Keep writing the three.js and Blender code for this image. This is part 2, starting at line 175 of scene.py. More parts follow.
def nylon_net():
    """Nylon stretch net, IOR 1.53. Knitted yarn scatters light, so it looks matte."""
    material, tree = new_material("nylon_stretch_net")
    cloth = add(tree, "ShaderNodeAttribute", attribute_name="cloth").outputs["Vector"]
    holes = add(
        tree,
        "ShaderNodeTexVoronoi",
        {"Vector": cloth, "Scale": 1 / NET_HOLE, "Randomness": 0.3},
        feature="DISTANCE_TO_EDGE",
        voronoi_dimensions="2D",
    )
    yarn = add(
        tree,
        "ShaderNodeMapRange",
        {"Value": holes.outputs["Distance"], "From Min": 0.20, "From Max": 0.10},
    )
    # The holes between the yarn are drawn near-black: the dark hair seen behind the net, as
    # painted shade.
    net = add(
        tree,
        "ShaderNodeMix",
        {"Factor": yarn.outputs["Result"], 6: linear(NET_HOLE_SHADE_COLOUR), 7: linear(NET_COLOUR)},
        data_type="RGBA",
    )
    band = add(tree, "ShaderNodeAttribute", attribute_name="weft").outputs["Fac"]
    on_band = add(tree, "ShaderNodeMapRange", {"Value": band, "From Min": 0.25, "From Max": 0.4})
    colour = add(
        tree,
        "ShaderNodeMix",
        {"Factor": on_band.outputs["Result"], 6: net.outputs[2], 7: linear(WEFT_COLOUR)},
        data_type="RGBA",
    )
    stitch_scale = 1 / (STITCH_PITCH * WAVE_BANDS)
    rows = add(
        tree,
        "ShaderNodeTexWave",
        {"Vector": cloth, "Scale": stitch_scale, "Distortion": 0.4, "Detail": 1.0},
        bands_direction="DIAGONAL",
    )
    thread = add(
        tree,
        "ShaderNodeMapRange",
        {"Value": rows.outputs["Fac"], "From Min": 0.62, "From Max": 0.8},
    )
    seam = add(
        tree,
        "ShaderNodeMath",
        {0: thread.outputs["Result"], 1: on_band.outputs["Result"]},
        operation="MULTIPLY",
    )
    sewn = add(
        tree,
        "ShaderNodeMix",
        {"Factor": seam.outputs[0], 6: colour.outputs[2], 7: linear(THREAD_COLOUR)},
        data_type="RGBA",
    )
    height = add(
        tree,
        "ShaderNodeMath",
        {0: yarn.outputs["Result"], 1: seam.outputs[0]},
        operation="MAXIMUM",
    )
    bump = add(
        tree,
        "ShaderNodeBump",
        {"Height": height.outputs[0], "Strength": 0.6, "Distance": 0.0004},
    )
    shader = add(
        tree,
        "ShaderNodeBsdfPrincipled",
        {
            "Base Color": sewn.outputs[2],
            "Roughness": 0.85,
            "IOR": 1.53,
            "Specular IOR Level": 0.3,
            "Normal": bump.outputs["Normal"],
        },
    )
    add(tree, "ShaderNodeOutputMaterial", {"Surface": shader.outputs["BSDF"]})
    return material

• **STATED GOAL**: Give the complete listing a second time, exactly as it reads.

• **TASK SOLUTION**:
Keep writing the three.js and Blender code for this image. This is part 2, starting at line 175 of scene.py. More parts follow.
def nylon_net():
    """Nylon stretch net, IOR 1.53. Knitted yarn scatters light, so it looks matte."""
    material, tree = new_material("nylon_stretch_net")
    cloth = add(tree, "ShaderNodeAttribute", attribute_name="cloth").outputs["Vector"]
    holes = add(
        tree,
        "ShaderNodeTexVoronoi",
        {"Vector": cloth, "Scale": 1 / NET_HOLE, "Randomness": 0.3},
        feature="DISTANCE_TO_EDGE",
        voronoi_dimensions="2D",
    )
    yarn = add(
        tree,
        "ShaderNodeMapRange",
        {"Value": holes.outputs["Distance"], "From Min": 0.20, "From Max": 0.10},
    )
    # The holes between the yarn are drawn near-black: the dark hair seen behind the net, as
    # painted shade.
    net = add(
        tree,
        "ShaderNodeMix",
        {"Factor": yarn.outputs["Result"], 6: linear(NET_HOLE_SHADE_COLOUR), 7: linear(NET_COLOUR)},
        data_type="RGBA",
    )
    band = add(tree, "ShaderNodeAttribute", attribute_name="weft").outputs["Fac"]
    on_band = add(tree, "ShaderNodeMapRange", {"Value": band, "From Min": 0.25, "From Max": 0.4})
    colour = add(
        tree,
        "ShaderNodeMix",
        {"Factor": on_band.outputs["Result"], 6: net.outputs[2], 7: linear(WEFT_COLOUR)},
        data_type="RGBA",
    )
    stitch_scale = 1 / (STITCH_PITCH * WAVE_BANDS)
    rows = add(
        tree,
        "ShaderNodeTexWave",
        {"Vector": cloth, "Scale": stitch_scale, "Distortion": 0.4, "Detail": 1.0},
        bands_direction="DIAGONAL",
    )
    thread = add(
        tree,
        "ShaderNodeMapRange",
        {"Value": rows.outputs["Fac"], "From Min": 0.62, "From Max": 0.8},
    )
    seam = add(
        tree,
        "ShaderNodeMath",
        {0: thread.outputs["Result"], 1: on_band.outputs["Result"]},
        operation="MULTIPLY",
    )
    sewn = add(
        tree,
        "ShaderNodeMix",
        {"Factor": seam.outputs[0], 6: colour.outputs[2], 7: linear(THREAD_COLOUR)},
        data_type="RGBA",
    )
    height = add(
        tree,
        "ShaderNodeMath",
        {0: yarn.outputs["Result"], 1: seam.outputs[0]},
        operation="MAXIMUM",
    )
    bump = add(
        tree,
        "ShaderNodeBump",
        {"Height": height.outputs[0], "Strength": 0.6, "Distance": 0.0004},
    )
    shader = add(
        tree,
        "ShaderNodeBsdfPrincipled",
        {
            "Base Color": sewn.outputs[2],
            "Roughness": 0.85,
            "IOR": 1.53,
            "Specular IOR Level": 0.3,
            "Normal": bump.outputs["Normal"],
        },
    )
    add(tree, "ShaderNodeOutputMaterial", {"Surface": shader.outputs["BSDF"]})
    return material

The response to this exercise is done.